The Crucible and Troy Game are both very... confronting, shall we say. Both need specs with warnings for violence and rape, as I recall. The Crucible took me AGES to get through because the main character was so convincingly misogynistic I felt ILL. Until he got his comeuppance in book three or so, that is.

If you're such a style snob, I am amused that you read T.Pierce... ;)

(no subject)

Date: 2009-01-22 01:17 am (UTC)
ext_2135: narnia: home sweet home (soraki) (Default)
From: [identity profile] bedlamsbard.livejournal.com
I think the Wayfarer ones are the ones which were anti-recced.

Pierce and Lackey imprinted on me before I got to be such a style snob. (And if you've never read early Lackey, well...yeah.
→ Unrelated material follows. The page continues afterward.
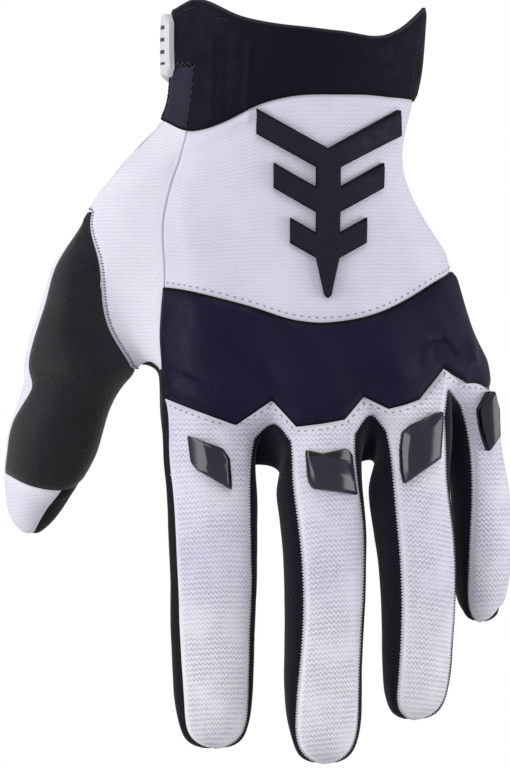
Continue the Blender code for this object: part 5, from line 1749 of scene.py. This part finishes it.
def build_stitches(skin, surface, looks):
    for name, inside in (("hand_seam_stitches", ["hand_back"]), ("finger_seam_stitches", FINGER_BACKS)):
        strands = []
        for points, inward, _ in seams_between(skin, inside, ["knuckle_band"]):
            strands += running_stitches(surface, points + inward * STITCH_INSET)
        thread_piece(name, strands, looks["painted_shade_thread"])
    strands = []
    for points, inward, _ in seams_between(skin, ["thumb_gusset"], ["thumb_panel"]):
        strands += overlock_stitches(surface, (points + inward * GUSSET_INSET, inward))
    thread_piece("gusset_overlock", strands, looks["painted_shade_thread"])
    strands = []
    for finger in FINGER_NAMES:
        for seam in seams_between(skin, [f"finger_back_{finger}"], FOURCHETTES):
            strands += overlock_stitches(surface, seam)
    thread_piece("finger_overlock", strands, looks["white_thread"])
    gusset_seams = seams_between(skin, ["hand_back"], ["thumb_gusset"])
    cords = [seam_cord(seam, *GUSSET_SEAM_CORD) for seam in gusset_seams]
    thread_piece("gusset_seam_cord", cords, looks["white_thread"])
    cords = []
    for panels in (["hand_back", "thumb_gusset"], ["palm"]):  # open runs, round the back and the palm
        cuff_seams = seams_between(skin, ["cuff", "cuff_gusset"], panels)
        cords += [seam_cord(seam, *CUFF_SEAM_CORD) for seam in cuff_seams]
    thread_piece("cuff_seam_cord", cords, looks["dark_thread"])
    strands = []
    for seam in seams_between(skin, ["cuff"], ["cuff_gusset"]):
        strands += zigzag_stitches(surface, seam)
    for row in CUFF_ROWS_OF_STITCHES:
        strands += running_stitches(surface, front_path(surface, row), *FINE_STITCH)
    thread_piece("cuff_stitches", strands, looks["dark_thread"])


def main():
    cage = build_cage()
    widen_webs(cage)
    cage, names = fitted_cage(cage)
    skins = {True: Skin(cage, names, 4), False: Skin(cage, names, 3)}
    bpy.data.objects.remove(cage)
    looks = finishes()
    surface = Surface()
    build_panels(skins, surface, looks)
    surface.close()
    for finger in FINGER_NAMES:
        build_guard(surface, finger, looks["guard_rubber"])
    build_badge(surface, looks["badge_rubber"])
    strap = [(angle, STRAP_HEIGHT) for angle in STRAP_ANGLES]
    webbed = looks["strap_webbing"], "strap_webbing"
    wrapped(surface, "closure_strap", strap, STRAP_GRID, STRAP_WALL, STRAP_BEVEL, *webbed)
    tab = [(angle, share * TAB_HEIGHT) for angle, share in TAB_COLUMNS]
    pale = looks["tab_rubber"], "tab_rubber"
    wrapped(surface, "strap_tab", tab, TAB_GRID, TAB_WALL, TAB_BEVEL, *pale, stiff=True)
    build_stitches(skins[True], surface, looks)
    studio()


main()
Later Lackey, especially the ones where she's co-writing, is pretty good, though.)

(no subject)

Date: 2009-01-22 01:22 am (UTC)
ext_42328: Language is my playground (Default)
From: [identity profile] ineptshieldmaid.livejournal.com
I ROUSINGLY anti-rec the last three books of what's published in the states as the Wayfarer six-part series. The first three, the Axis trilogy, are good if... fairly generic fantasy. The later three are interesting ONLY for the way they develop one particular character. I have her next book set in that world, but I'm kind of scared to read it. Her writing's got a lot better so hopefully she can absolve herself.
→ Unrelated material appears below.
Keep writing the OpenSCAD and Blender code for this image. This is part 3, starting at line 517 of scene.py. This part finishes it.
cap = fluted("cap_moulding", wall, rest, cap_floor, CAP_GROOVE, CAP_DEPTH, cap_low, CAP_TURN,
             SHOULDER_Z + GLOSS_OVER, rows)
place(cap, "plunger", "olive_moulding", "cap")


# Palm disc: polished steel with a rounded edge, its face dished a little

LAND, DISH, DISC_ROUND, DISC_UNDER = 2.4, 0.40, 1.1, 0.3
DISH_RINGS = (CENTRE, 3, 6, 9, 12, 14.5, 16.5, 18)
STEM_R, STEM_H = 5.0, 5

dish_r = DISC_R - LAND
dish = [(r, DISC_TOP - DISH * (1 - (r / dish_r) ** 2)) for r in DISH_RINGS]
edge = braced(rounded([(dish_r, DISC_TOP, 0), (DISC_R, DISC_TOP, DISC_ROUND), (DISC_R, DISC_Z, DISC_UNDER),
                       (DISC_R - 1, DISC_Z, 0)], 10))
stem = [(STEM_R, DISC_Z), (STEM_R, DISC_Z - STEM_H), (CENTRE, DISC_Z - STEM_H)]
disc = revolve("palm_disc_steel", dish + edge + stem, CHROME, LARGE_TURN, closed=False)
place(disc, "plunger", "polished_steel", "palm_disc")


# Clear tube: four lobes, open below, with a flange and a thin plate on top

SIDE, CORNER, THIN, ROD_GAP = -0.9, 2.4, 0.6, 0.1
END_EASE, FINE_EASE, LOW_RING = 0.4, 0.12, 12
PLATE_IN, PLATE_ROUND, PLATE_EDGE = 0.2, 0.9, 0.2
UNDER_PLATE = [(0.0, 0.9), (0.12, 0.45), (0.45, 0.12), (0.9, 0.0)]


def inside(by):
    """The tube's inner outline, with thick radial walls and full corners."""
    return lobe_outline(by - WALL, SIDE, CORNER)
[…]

I think I've only read Lackey once, and it was a co-written, not that I can remember what it was.
Pierce is love :D.

(no subject)

Date: 2009-01-22 02:04 am (UTC)
ext_2135: narnia: home sweet home (soraki) (Default)
From: [identity profile] bedlamsbard.livejournal.com
Lackey's early stuff is, well...it has its points. It also has its faults. Then again, you have to remember that I was around, oh, 9 or 10 when I started reading it, probably. (Maybe a little younger or a little older. I know I'd definitely been reading it in 2000-2001, but I don't remember when I started precisely.) With Pierce I was younger, but I'm not sure by how much.